Angelic Warfare

 

This scene, taken from the Sistine Chapel (my brother nearly got arrested trying to snap a picture of the famous ceiling during our visit a few years back), depicts the war between angels and demons during the final judgement.

 

Here comes the spoiler- this battle will represent the climax of book three, Oceans of Fire.

 

Here’s what I want you to notice about Michelangelo’s spectacular depiction- those cats aren’t fighting with pillows. They aren’t playing harps or singing hymns. They are fighting to the death. But this isn’t the first time that these angels have battled. Revelation 12 says this:

 

And there was war in heaven.

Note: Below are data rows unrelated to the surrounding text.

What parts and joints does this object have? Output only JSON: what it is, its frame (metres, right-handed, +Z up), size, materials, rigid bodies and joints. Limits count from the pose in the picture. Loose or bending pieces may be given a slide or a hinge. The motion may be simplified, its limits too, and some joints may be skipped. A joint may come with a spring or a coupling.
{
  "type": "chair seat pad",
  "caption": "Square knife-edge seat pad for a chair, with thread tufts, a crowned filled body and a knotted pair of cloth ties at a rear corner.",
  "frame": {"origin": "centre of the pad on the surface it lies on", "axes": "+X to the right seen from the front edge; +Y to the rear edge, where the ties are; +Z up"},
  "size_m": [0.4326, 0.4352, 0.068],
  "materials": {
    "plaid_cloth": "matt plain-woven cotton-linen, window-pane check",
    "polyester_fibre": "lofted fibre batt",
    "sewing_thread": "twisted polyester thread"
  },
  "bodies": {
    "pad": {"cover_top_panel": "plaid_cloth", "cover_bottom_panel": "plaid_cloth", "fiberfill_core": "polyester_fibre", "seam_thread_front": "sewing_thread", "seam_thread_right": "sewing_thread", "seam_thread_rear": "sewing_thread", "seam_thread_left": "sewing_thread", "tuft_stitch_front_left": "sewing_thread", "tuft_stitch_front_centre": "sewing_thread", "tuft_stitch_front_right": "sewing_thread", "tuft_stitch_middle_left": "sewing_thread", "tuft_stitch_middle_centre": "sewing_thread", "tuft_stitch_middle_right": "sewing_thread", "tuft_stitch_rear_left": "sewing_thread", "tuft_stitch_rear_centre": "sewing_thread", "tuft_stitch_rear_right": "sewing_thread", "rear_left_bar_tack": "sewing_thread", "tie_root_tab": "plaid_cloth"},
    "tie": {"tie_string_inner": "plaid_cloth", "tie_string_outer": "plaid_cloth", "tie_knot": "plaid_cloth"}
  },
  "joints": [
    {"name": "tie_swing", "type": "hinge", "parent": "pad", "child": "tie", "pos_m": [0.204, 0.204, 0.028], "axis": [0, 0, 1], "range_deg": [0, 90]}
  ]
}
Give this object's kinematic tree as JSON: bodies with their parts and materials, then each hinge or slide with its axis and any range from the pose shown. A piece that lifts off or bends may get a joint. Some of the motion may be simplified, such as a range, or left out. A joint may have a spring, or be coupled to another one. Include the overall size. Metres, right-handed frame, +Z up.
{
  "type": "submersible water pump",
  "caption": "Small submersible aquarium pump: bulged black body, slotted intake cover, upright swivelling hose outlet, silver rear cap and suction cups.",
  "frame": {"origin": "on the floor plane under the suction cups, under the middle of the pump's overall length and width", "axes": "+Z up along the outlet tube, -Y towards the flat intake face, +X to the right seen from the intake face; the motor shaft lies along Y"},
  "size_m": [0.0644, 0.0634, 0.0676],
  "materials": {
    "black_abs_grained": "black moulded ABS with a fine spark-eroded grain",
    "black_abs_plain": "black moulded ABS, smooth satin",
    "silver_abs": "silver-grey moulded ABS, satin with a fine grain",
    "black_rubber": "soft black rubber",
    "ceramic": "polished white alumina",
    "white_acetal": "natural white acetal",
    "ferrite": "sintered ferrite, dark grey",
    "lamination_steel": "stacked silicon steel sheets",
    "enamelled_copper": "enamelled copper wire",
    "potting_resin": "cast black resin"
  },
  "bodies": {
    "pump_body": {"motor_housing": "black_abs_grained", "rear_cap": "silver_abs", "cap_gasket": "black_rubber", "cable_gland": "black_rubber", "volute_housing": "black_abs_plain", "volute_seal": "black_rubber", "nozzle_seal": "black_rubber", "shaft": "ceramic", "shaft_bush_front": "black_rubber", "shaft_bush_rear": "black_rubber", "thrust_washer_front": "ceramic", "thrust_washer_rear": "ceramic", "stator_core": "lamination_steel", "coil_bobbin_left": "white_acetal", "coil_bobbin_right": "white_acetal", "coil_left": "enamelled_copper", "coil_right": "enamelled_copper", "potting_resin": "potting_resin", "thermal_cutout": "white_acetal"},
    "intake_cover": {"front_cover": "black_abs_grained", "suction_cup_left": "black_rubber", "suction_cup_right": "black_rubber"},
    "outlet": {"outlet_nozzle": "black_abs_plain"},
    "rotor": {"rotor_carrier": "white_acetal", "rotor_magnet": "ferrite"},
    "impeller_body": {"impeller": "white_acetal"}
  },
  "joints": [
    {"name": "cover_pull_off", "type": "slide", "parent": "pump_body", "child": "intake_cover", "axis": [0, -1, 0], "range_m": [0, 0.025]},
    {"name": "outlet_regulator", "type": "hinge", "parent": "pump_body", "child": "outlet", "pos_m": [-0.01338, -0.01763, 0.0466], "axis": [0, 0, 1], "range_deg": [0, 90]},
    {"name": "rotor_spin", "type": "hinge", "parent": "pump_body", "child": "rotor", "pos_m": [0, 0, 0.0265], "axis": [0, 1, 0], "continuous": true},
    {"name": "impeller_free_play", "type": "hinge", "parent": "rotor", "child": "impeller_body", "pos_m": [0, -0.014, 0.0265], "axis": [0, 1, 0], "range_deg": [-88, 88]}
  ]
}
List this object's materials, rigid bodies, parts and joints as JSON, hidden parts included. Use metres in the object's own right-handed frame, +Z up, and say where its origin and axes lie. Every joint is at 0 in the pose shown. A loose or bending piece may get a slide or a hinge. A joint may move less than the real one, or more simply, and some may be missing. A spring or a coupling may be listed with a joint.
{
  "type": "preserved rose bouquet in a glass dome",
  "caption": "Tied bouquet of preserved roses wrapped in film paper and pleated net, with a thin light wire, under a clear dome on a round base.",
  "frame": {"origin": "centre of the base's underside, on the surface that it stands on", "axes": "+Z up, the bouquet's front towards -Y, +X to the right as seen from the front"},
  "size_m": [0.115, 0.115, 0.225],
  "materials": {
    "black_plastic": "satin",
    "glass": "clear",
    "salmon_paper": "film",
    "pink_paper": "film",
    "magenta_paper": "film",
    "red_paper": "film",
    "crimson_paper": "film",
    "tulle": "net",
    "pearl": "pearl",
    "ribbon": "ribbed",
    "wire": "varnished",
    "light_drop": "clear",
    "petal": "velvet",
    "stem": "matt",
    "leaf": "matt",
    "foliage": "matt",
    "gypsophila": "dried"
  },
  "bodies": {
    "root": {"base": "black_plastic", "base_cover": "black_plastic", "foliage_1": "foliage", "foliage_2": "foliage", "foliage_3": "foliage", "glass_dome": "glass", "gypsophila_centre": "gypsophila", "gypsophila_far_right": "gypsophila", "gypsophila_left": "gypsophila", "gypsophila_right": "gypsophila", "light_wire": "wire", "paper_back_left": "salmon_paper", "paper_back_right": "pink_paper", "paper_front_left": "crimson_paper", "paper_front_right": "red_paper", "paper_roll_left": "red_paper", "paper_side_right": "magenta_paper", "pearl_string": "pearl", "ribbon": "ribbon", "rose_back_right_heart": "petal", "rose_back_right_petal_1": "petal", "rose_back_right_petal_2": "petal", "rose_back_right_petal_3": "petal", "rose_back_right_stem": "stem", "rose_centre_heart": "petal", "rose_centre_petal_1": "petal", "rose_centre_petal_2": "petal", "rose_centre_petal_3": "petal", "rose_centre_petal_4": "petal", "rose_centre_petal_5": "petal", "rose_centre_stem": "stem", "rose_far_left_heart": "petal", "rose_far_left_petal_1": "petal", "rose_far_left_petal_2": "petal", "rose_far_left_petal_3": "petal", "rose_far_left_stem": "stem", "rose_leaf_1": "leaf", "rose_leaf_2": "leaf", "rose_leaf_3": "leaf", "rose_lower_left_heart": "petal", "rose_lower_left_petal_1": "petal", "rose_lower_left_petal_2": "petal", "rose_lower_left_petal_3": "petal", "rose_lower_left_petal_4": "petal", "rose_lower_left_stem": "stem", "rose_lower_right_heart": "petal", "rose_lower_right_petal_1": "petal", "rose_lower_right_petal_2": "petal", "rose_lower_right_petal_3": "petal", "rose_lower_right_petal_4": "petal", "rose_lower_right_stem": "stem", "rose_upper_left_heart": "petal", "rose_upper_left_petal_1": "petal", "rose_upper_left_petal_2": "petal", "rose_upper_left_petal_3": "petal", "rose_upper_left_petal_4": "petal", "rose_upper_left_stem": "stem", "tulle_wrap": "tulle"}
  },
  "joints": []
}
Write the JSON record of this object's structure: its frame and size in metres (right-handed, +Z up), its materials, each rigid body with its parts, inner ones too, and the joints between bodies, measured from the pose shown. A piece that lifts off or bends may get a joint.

Michael and his angels fought against the dragon, and the dragon and his angels fought back. But he was not strong enough, and they lost their place in heaven. The great dragon was hurled down–that ancient serpent called the devil, or Satan, who leads the whole world astray. He was hurled to the earth, and his angels with him.

 

This battle occurs toward the end of Tail of the Dragon, and it happens in heaven. I have been asked by a number of people who have read the book how we can depict violence and injury in heaven? Isn’t heaven a place of peace and harmony?

 

My answer is this- we are told that there was a ‘war in heaven.’ Unless the war was some kind of celestial Halo tournament and the good guys were quicker with their joysticks, then I assume that means angels were hurt or killed. Just as I assume that if Satan was able to tempt a third of them to go astray, temptation must also have been present in heaven.

The Dragon

 

Central to our series is the figure of Helel. In Tail of the Dragon, he is a secondary character, but remains the driving force of all action in the book. He is a highly charismatic, beautiful, intelligent and proud arella who causes those around him to bend to his will or resist him.

He is modeled on our conception of Lucifer, the angel that, in monotheistic tradition, fell from heaven after leading a rebellion. It is this story, the tale of the created challenging his creator, that led us to undertake this book.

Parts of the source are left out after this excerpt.